### TO DO:
Quote the whole listing verbatim.

### DATASET CONTENT:
────────────────
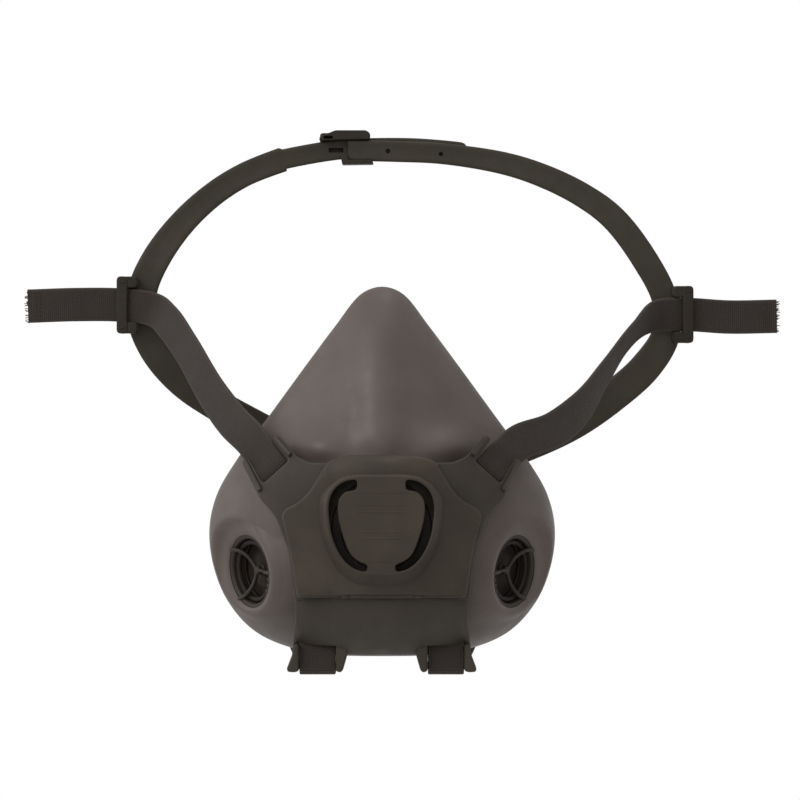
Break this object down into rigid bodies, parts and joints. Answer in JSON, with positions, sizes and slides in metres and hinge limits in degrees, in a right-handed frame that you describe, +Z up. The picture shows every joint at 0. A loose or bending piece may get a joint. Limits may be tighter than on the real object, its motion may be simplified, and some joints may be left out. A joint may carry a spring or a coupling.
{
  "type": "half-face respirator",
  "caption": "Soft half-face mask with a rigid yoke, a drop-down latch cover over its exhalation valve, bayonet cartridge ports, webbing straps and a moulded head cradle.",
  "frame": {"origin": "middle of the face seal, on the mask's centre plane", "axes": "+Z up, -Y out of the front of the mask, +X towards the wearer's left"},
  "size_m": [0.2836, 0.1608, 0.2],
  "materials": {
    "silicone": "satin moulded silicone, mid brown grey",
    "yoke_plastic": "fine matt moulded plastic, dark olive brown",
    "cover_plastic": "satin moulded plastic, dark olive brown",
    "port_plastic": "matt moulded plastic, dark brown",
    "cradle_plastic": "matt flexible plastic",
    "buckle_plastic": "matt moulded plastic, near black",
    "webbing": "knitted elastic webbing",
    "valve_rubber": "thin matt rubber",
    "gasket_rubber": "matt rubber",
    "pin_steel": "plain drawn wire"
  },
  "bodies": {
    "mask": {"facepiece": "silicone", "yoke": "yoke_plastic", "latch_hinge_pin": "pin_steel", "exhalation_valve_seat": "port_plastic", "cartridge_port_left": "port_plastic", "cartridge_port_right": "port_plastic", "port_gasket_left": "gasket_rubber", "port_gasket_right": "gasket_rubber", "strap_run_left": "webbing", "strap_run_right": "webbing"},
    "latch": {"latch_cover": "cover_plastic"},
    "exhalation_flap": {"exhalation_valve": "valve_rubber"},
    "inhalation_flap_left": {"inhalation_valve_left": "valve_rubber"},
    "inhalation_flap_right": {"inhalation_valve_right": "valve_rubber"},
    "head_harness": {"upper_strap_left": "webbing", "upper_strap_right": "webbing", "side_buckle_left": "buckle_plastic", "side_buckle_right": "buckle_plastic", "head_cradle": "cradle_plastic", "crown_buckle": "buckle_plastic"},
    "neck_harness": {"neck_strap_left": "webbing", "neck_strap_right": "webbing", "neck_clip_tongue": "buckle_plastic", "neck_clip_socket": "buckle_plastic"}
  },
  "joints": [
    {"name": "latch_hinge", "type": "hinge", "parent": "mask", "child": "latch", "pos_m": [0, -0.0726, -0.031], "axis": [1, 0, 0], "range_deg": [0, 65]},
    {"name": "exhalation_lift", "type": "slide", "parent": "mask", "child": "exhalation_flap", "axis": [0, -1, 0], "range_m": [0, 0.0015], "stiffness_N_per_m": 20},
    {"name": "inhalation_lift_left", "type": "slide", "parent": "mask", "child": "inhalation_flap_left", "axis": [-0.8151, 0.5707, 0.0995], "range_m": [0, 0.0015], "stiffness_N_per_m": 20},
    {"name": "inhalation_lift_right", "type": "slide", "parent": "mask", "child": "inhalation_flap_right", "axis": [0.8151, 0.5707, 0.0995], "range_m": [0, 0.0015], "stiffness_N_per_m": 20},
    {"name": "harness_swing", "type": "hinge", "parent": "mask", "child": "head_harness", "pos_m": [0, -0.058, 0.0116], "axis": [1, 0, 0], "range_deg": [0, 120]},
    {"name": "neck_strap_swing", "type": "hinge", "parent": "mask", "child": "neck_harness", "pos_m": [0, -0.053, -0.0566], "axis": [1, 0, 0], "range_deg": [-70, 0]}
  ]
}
────────────────
### ANSWER TO THIS EXERCISE:
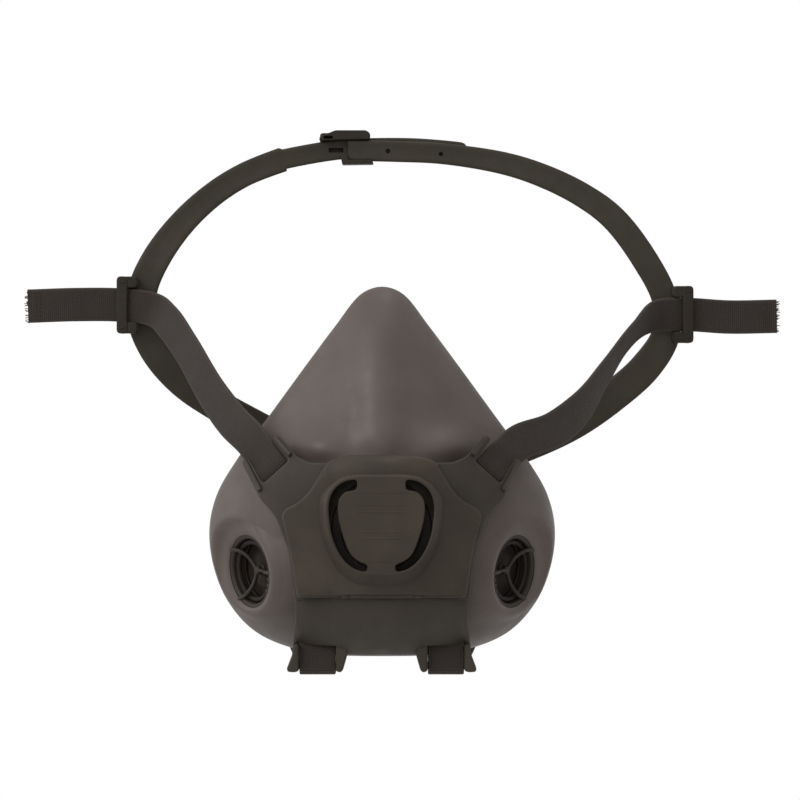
Break this object down into rigid bodies, parts and joints. Answer in JSON, with positions, sizes and slides in metres and hinge limits in degrees, in a right-handed frame that you describe, +Z up. The picture shows every joint at 0. A loose or bending piece may get a joint. Limits may be tighter than on the real object, its motion may be simplified, and some joints may be left out. A joint may carry a spring or a coupling.
{
  "type": "half-face respirator",
  "caption": "Soft half-face mask with a rigid yoke, a drop-down latch cover over its exhalation valve, bayonet cartridge ports, webbing straps and a moulded head cradle.",
  "frame": {"origin": "middle of the face seal, on the mask's centre plane", "axes": "+Z up, -Y out of the front of the mask, +X towards the wearer's left"},
  "size_m": [0.2836, 0.1608, 0.2],
  "materials": {
    "silicone": "satin moulded silicone, mid brown grey",
    "yoke_plastic": "fine matt moulded plastic, dark olive brown",
    "cover_plastic": "satin moulded plastic, dark olive brown",
    "port_plastic": "matt moulded plastic, dark brown",
    "cradle_plastic": "matt flexible plastic",
    "buckle_plastic": "matt moulded plastic, near black",
    "webbing": "knitted elastic webbing",
    "valve_rubber": "thin matt rubber",
    "gasket_rubber": "matt rubber",
    "pin_steel": "plain drawn wire"
  },
  "bodies": {
    "mask": {"facepiece": "silicone", "yoke": "yoke_plastic", "latch_hinge_pin": "pin_steel", "exhalation_valve_seat": "port_plastic", "cartridge_port_left": "port_plastic", "cartridge_port_right": "port_plastic", "port_gasket_left": "gasket_rubber", "port_gasket_right": "gasket_rubber", "strap_run_left": "webbing", "strap_run_right": "webbing"},
    "latch": {"latch_cover": "cover_plastic"},
    "exhalation_flap": {"exhalation_valve": "valve_rubber"},
    "inhalation_flap_left": {"inhalation_valve_left": "valve_rubber"},
    "inhalation_flap_right": {"inhalation_valve_right": "valve_rubber"},
    "head_harness": {"upper_strap_left": "webbing", "upper_strap_right": "webbing", "side_buckle_left": "buckle_plastic", "side_buckle_right": "buckle_plastic", "head_cradle": "cradle_plastic", "crown_buckle": "buckle_plastic"},
    "neck_harness": {"neck_strap_left": "webbing", "neck_strap_right": "webbing", "neck_clip_tongue": "buckle_plastic", "neck_clip_socket": "buckle_plastic"}
  },
  "joints": [
    {"name": "latch_hinge", "type": "hinge", "parent": "mask", "child": "latch", "pos_m": [0, -0.0726, -0.031], "axis": [1, 0, 0], "range_deg": [0, 65]},
    {"name": "exhalation_lift", "type": "slide", "parent": "mask", "child": "exhalation_flap", "axis": [0, -1, 0], "range_m": [0, 0.0015], "stiffness_N_per_m": 20},
    {"name": "inhalation_lift_left", "type": "slide", "parent": "mask", "child": "inhalation_flap_left", "axis": [-0.8151, 0.5707, 0.0995], "range_m": [0, 0.0015], "stiffness_N_per_m": 20},
    {"name": "inhalation_lift_right", "type": "slide", "parent": "mask", "child": "inhalation_flap_right", "axis": [0.8151, 0.5707, 0.0995], "range_m": [0, 0.0015], "stiffness_N_per_m": 20},
    {"name": "harness_swing", "type": "hinge", "parent": "mask", "child": "head_harness", "pos_m": [0, -0.058, 0.0116], "axis": [1, 0, 0], "range_deg": [0, 120]},
    {"name": "neck_strap_swing", "type": "hinge", "parent": "mask", "child": "neck_harness", "pos_m": [0, -0.053, -0.0566], "axis": [1, 0, 0], "range_deg": [-70, 0]}
  ]
}